Heirloom tomatoes are looking a little smaller at the farmer’s market, so I figured I should eat them while they’re still around, in the form they’re meant to be eaten. So, I took the bread and made an heirloom tomato, mozzarella and basil sandwich with it. Marc used the bread to make peanut butter sandwiches. Both were awesome.
I’m a huge fan of this chick pea and cauliflower curry wrap at the vegetarian sandwich shop ‘Snice, and so I thought I’d make something similar. The wrap uses rice, but I thought I’d use the potatoes I had instead. I cooked the potatoes and onion first, with some veggie broth, to soften them up. Then I added ginger, turmeric, chili powder, garlic, a touch of cinnamon and cumin. Added the cauliflower and a red bell pepper, cooked those a bit, and then when the liquid was basically cooked off, added a can of chick peas.
Warmed up some tortillas and made wraps with the filling, some peach mango salsa from the market, and a little sour cream.
Time: 30 minutes
Soundtrack: What else? Janelle Monae.
Leftovers: The mix went well with toast made from the molasses bread for breakfast.
1) It was rainy and ugly out, so I thought it would be a good time to make a meal that always makes me happy: enchiladas. Or at least enchilada casserole, since I’m too lazy to roll individual enchiladas myself much of the time. It’s not as pretty as rolled enchiladas, but it tastes as good. I made a green sauce that’s similar to this one. I just tossed all the roasted items in the food processor with some veggie broth, buzzed it into a puree, and then cooked it on the stove. Then I put refried black beans in with the already-roasted acorn squash, with a little cumin and salt and pepper, and pureed that. I stacked corn tortillas, the bean/squash mix, grated cheese, and sauce in a baking dish, creating two layers of bean/squash and three of corn tortillas. Baked it for 25 minutes at 350. Cut out and served like any other casserole.
2) So that there was something else on the plate, I made a spinach and tomato salad super quick.
Time: An hour and change if you make your own sauce. A little over 30 minutes if you buy the canned stuff or make the sauce ahead of time. A lot of this is not active cooking time, so this is a good way to practice “wash as you go” time-saving in the kitchen, and mix it up with something like blog reading.
Soundtrack: REM, Big Star, She
Leftovers: Enough for at least one more lunch.
I cut down the basil, and plucked all the leaves off. Put it in a food processor with olive oil, walnuts, and some parmesan. When it was done, I put it in ice cube trays and froze it. What was left over, I put in the fridge.

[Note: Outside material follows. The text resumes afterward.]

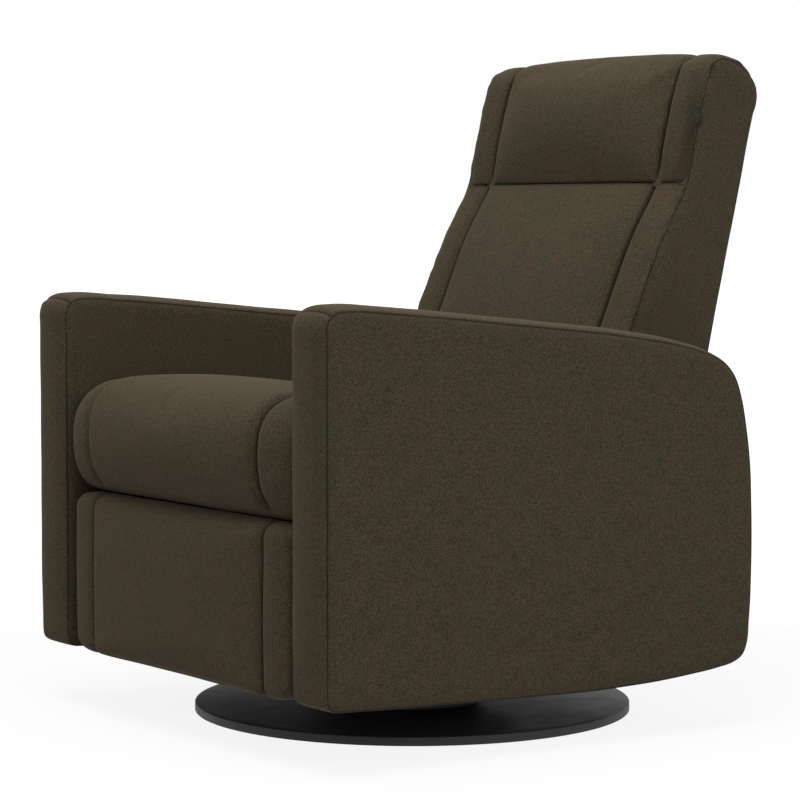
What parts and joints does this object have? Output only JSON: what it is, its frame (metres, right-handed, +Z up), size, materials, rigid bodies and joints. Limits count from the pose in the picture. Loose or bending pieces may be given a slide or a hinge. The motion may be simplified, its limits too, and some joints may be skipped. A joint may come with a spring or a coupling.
{
  "type": "swivel glider recliner",
  "caption": "Upholstered nursery armchair with slab arms that swivels and glides on a round steel base, with a reclining back, sliding seat and folding footrest.",
  "frame": {"origin": "on the floor, on the swivel axis, under the middle of the round base", "axes": "+Z up, -Y the way the sitter faces, +X towards the sitter's left arm"},
  "size_m": [0.7715, 0.8385, 0.9392],
  "materials": {
    "upholstery": "heathered felt-like wool blend",
    "black_steel": "black powder coat, satin",
    "zinc_steel": "zinc plated",
    "bright_steel": "plain steel",
    "plywood": "raw birch plywood and beech",
    "foam": "cut polyurethane foam",
    "felt": "pressed felt",
    "webbing": "woven elastic webbing",
    "black_plastic": "moulded nylon"
  },
  "bodies": {
    "base": {"base_cover": "black_steel", "base_core": "plywood", "floor_ring": "felt", "lower_race": "zinc_steel", "bearing_balls": "bright_steel", "pivot_bolt": "zinc_steel"},
    "turntable": {"upper_race": "zinc_steel", "cradle_plate": "black_steel", "cradle_sides": "black_steel", "hanger_pins": "zinc_steel"},
    "rear_links": {"rear_link_left": "black_steel", "rear_link_right": "black_steel", "rear_link_bearings": "zinc_steel"},
    "front_links": {"front_link_left": "black_steel", "front_link_right": "black_steel", "front_link_bearings": "zinc_steel"},
    "chassis": {"rail_left": "black_steel", "rail_right": "black_steel", "carrier_pins": "zinc_steel", "front_cross_tube": "black_steel", "rear_cross_tube": "black_steel", "arm_bolts": "zinc_steel", "arm_panel_left": "plywood", "arm_panel_right": "plywood", "arm_cover_left": "upholstery", "arm_cover_right": "upholstery", "rear_board": "plywood", "rear_cover": "upholstery", "seat_tracks": "zinc_steel", "track_screws": "bright_steel", "release_bezel": "black_plastic", "release_cable": "black_plastic", "latch_bracket": "zinc_steel"},
    "paddle": {"release_paddle": "black_plastic"},
    "latch": {"latch_lever": "bright_steel"},
    "seat": {"side_plates": "zinc_steel", "seat_rollers": "black_plastic", "seat_pivot_pins": "bright_steel", "seat_front_rail": "plywood", "seat_rear_rail": "plywood", "seat_side_rails": "plywood", "seat_webbing": "webbing", "seat_foam": "foam", "seat_cushion": "upholstery"},
    "back": {"back_brackets": "zinc_steel", "back_stiles": "plywood", "back_top_rail": "plywood", "back_bottom_rail": "plywood", "back_shell": "upholstery", "lumbar_cushion": "upholstery", "headrest_cushion": "upholstery"},
    "drive": {"drive_link_left": "black_steel", "drive_link_right": "black_steel", "drive_tube": "black_steel", "elbow_pins": "bright_steel"},
    "lift": {"lift_links": "black_steel", "footrest_pins": "bright_steel"},
    "footrest": {"footrest_brackets": "black_steel", "footrest_board": "plywood", "footrest_cushion": "upholstery"}
  },
  "joints": [
    {"name": "swivel", "type": "hinge", "parent": "base", "child": "turntable", "pos_m": [0, 0, 0.0213], "axis": [0, 0, 1], "continuous": true},
    {"name": "glide", "type": "hinge", "parent": "turntable", "child": "rear_links", "pos_m": [0, 0.11, 0.2], "axis": [1, 0, 0], "range_deg": [-20, 20]},
    {"name": "front_glide", "type": "hinge", "parent": "turntable", "child": "front_links", "pos_m": [0, -0.11, 0.2], "axis": [1, 0, 0], "range_deg": [-20, 20]},
    {"name": "chassis_level", "type": "hinge", "parent": "rear_links", "child": "chassis", "pos_m": [0, 0.11, 0.09], "axis": [1, 0, 0], "range_deg": [-20, 20]},
    {"name": "seat_slide", "type": "slide", "parent": "chassis", "child": "seat", "axis": [0, -1, 0], "range_m": [0, 0.04]},
    {"name": "recline", "type": "hinge", "parent": "seat", "child": "back", "pos_m": [0, 0.215, 0.36], "axis": [-1, 0, 0], "range_deg": [0, 35]},
    {"name": "footrest_drive", "type": "hinge", "parent": "seat", "child": "drive", "pos_m": [0, -0.285, 0.262], "axis": [-1, 0, 0], "range_deg": [0, 60]},
    {"name": "footrest_lift", "type": "hinge", "parent": "drive", "child": "lift", "pos_m": [0, -0.32034, 0.09571], "axis": [-1, 0, 0], "range_deg": [-120, 0]},
    {"name": "footrest_tilt", "type": "hinge", "parent": "lift", "child": "footrest", "pos_m": [0, -0.30849, 0.2653], "axis": [-1, 0, 0], "range_deg": [0, 150]},
    {"name": "release_paddle", "type": "hinge", "parent": "chassis", "child": "paddle", "pos_m": [-0.38, -0.173, 0.43], "axis": [0, 0, -1], "range_deg": [0, 25], "stiffness_Nm_per_rad": 0.3, "springref_deg": -8.59},
    {"name": "latch_lever", "type": "hinge", "parent": "chassis", "child": "latch", "pos_m": [-0.2765, -0.2179, 0.1366], "axis": [-1, 0, 0], "range_deg": [0, 20]}
  ],
  "couplings": [
    {"joint": "front_glide", "follows": "glide", "ratio": 1},
    {"joint": "chassis_level", "follows": "glide", "ratio": -1},
    {"joint": "seat_slide", "follows": "recline", "m_per_rad": 0.065481},
    {"joint": "footrest_lift", "follows": "footrest_drive", "ratio": -2},
    {"joint": "footrest_tilt", "follows": "footrest_drive", "ratio": 2.5},
    {"joint": "latch_lever", "follows": "release_paddle", "ratio": 0.8}
  ]
}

1) I had pressed the tofu the day before, and then we ended up going out to eat, so I had this already-pressed tofu on hand. I thought it would be cool to marinate it. I made a quick marinade with soy sauce, garlic, vinegar, lemon juice, and ginger, and let it sit in this for a couple hours in the fridge, flipping it once.
2) Cooked rice, using veggie broth instead of water.
3) Stir fried the marinated tofu with onion, bell pepper, green beans, and the marinade. Added some basic spices like ginger and cumin, and cut up some cilantro I had as I turned the heat off.
Time: 30 minutes with cooking. The marinating can take 30 minutes, an hour, etc. I put it in during the afternoon, but it’s something you can do in the morning and pull out when you come home from work.
Soundtrack: Caught up on podcasts.
1) I was going to a picnic, so I thought it best to bring spreads. So I made one out of the beet that I got from the CSA: a big motherfucker. I roasted it, and then put it in the food processor with some of the pesto, some lemon juice, and a bit of red wine vinegar. (Called the making shit up as you go along method.) It came out kind of crumbly, but it was pretty tasty. I bought some goat cheese to go with it.
2) I decided to make some pita to go with it. Apparently, this sounds really hard, but it’s really not. It’s just really time-consuming, in the sense that you have to be home to do it. But since most of the time you’re not actually cooking, it’s a good thing to do while you do other things (like mock American Spectator rants). The recipe came from Bittman’s book. I usually do all my baking stuff by hand instead of with the food processor, since my food processor is old and creaky and I like doing stuff by hand. But since I had smashed my finger in the door the day before and it was still somewhat swollen and definitely bruised, I thought I’d go light on stuff that takes a lot of heavy hand use. So I just put the ingredients in the food processor and buzzed it until it was a dough ball. Then I kneaded it a bit more with my hand that works, and let it rise for two hours. Then I made 6 flour-covered balls, let them rise for 20 minutes, preheated the oven to 350, rolled each ball out, and then baked them, 5 minutes on each side. They got a little brown, but I thought they could be better, so when I took them to the picnic, we put them on the grill.
Time: 3 hours, but most of that isn’t cooking time, but fucking around while dough rises time.
Soundtrack: Genius mix of “Nothing But A Heartache” by the Flirtations, which created a nice mix of 60s garage and 60s girl groups.
Sorry I don’t have pictures. I rushed out the door because I thought I might be running a bit late and forgot. But the whole thing was a smash hit, because it’s kind of hard to fuck up carbs + pesto + root vegetable + goat cheese.